Reasons for Rejection

  • Poor Attitude/Arrogance/Being Aloof/Overly Aggressive
  • Appearance
  • Lack of Research
  • Lack of Good Questions
  • Not Readily Knowing Answers to Interviewer’s Questions
  • Professional instability
  • Being Negative about former employers and / or managers
  • Relying too Much on Resume – People Hire People, Not Paper
  • Too Much Humility – Conditioned not to brag, candidates are sometimes reluctant to describe their accomplishments. It is important that you explain how you reached difficult or impressive goals.  This helps employers understand what you can do for them.


  • In order to have a successful interview you must find out what people want, and then show them how you can assist them in obtaining it and filling that need.
  • Aim to meet or exceed expectations – not just meet requirements.
  • Listen well to the interviewer. Be attentive and show them that you understand their needs.
  • Establish rapport. Switch from “you against me” to “you and me against the problem” and working toward a common goal.
  • Be yourself. Let your natural strengths come through.
  • Be truthful. If you do not know how to answer a question, say so. Ask for clarification if necessary.
  • Demonstrate integrity.

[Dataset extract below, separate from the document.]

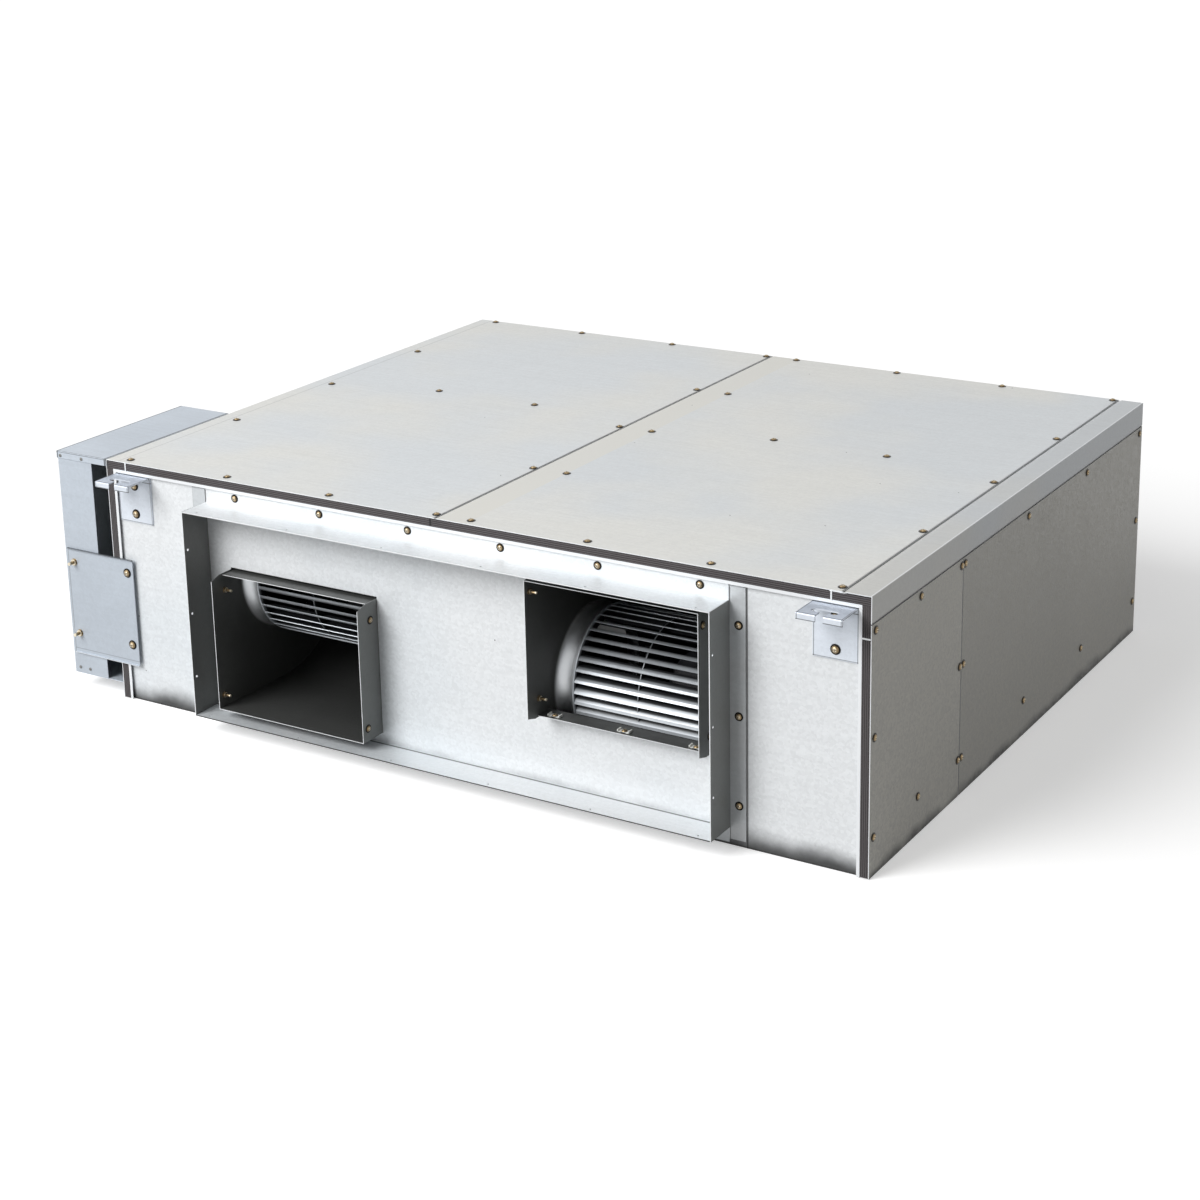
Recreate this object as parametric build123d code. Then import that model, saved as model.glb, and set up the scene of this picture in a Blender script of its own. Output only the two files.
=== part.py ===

Never disclose confidential information about your current/previous employers.
  • Never be negative about anything, including former bosses, companies or employees.
  • Be on your toes at all times with every person you meet (secretary, employees you pass in the hall, etc.)
  • If invited to lunch or dinner, remember that’s part of the interview as well. Order simple dishes that you can eat neatly and avoid expensive items. Decline alcoholic beverages. Don’t criticize the food, location or service. It may be your interviewer’s favorite restaurant.
  • Don’t ask the employer about salary, benefits, etc.  (That will come later if you are offered the position.)